From the first line of the data below, copy each line up to the one containing "PAN_EDGE_RADIUS = 5.5", and include that line too.

※

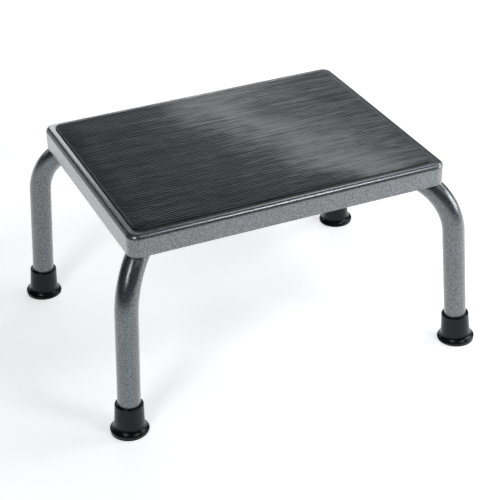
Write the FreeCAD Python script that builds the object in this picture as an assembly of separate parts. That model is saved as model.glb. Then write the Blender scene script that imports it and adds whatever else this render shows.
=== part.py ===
import FreeCAD
import Part

import math
import os

# One-step foot stool: a pressed steel pan on two V-shaped tube leg frames, a ribbed rubber mat on top
# and four rubber tips. Millimetres, +Z up, origin on the floor under the middle of the stool.
# +X runs along the platform's long side. "front" is the -Y side, "left" is the -X side.

# Platform pan, pressed from sheet
PAN_LENGTH = 370.0
PAN_WIDTH = 292.0
PAN_TOP = 229.0
PAN_SHEET = 1.5
SKIRT_HEIGHT = 25.0
SKIRT_CORNER_RADIUS = 12.5
PAN_EDGE_RADIUS = 5.5

# Ribbed mat and the adhesive film under it
MAT_INSET = 9.7
MAT_CORNER_RADIUS = 10.0
MAT_THICKNESS = 2.3
MAT_EDGE_RADIUS = 0.7
ADHESIVE_THICKNESS = 0.2

# Leg tubes
TUBE_DIAMETER = 25.4
TUBE_WALL = 1.4
TUBE_AXIS_TOP = 208.8
LEG_BEND_RADIUS = 70.5
APEX_BEND_RADIUS = 72.0
ARM_ANGLE = 43.5
FOOT_X = 202.9
FOOT_Y = 154.6
SPLAY_X = 0.0535
SPLAY_Y = 0.0335

# Hat-section stiffeners between the pan and the tubes
CHANNEL_SHEET = 2.0
CHANNEL_WEB_WIDTH = 40.0
CHANNEL_FLANGE_WIDTH = 12.0
CHANNEL_LENGTH = 250.0
CHANNEL_EDGE_RADIUS = 1.5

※

== Result for this task ==
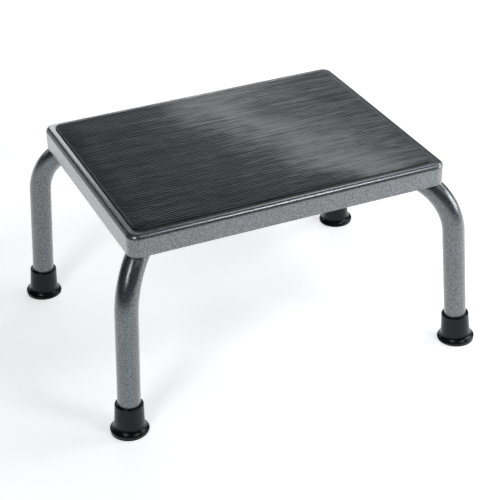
Write the FreeCAD Python script that builds the object in this picture as an assembly of separate parts. That model is saved as model.glb. Then write the Blender scene script that imports it and adds whatever else this render shows.
=== part.py ===
import FreeCAD
import Part

import math
import os

# One-step foot stool: a pressed steel pan on two V-shaped tube leg frames, a ribbed rubber mat on top
# and four rubber tips. Millimetres, +Z up, origin on the floor under the middle of the stool.
# +X runs along the platform's long side. "front" is the -Y side, "left" is the -X side.

# Platform pan, pressed from sheet
PAN_LENGTH = 370.0
PAN_WIDTH = 292.0
PAN_TOP = 229.0
PAN_SHEET = 1.5
SKIRT_HEIGHT = 25.0
SKIRT_CORNER_RADIUS = 12.5
PAN_EDGE_RADIUS = 5.5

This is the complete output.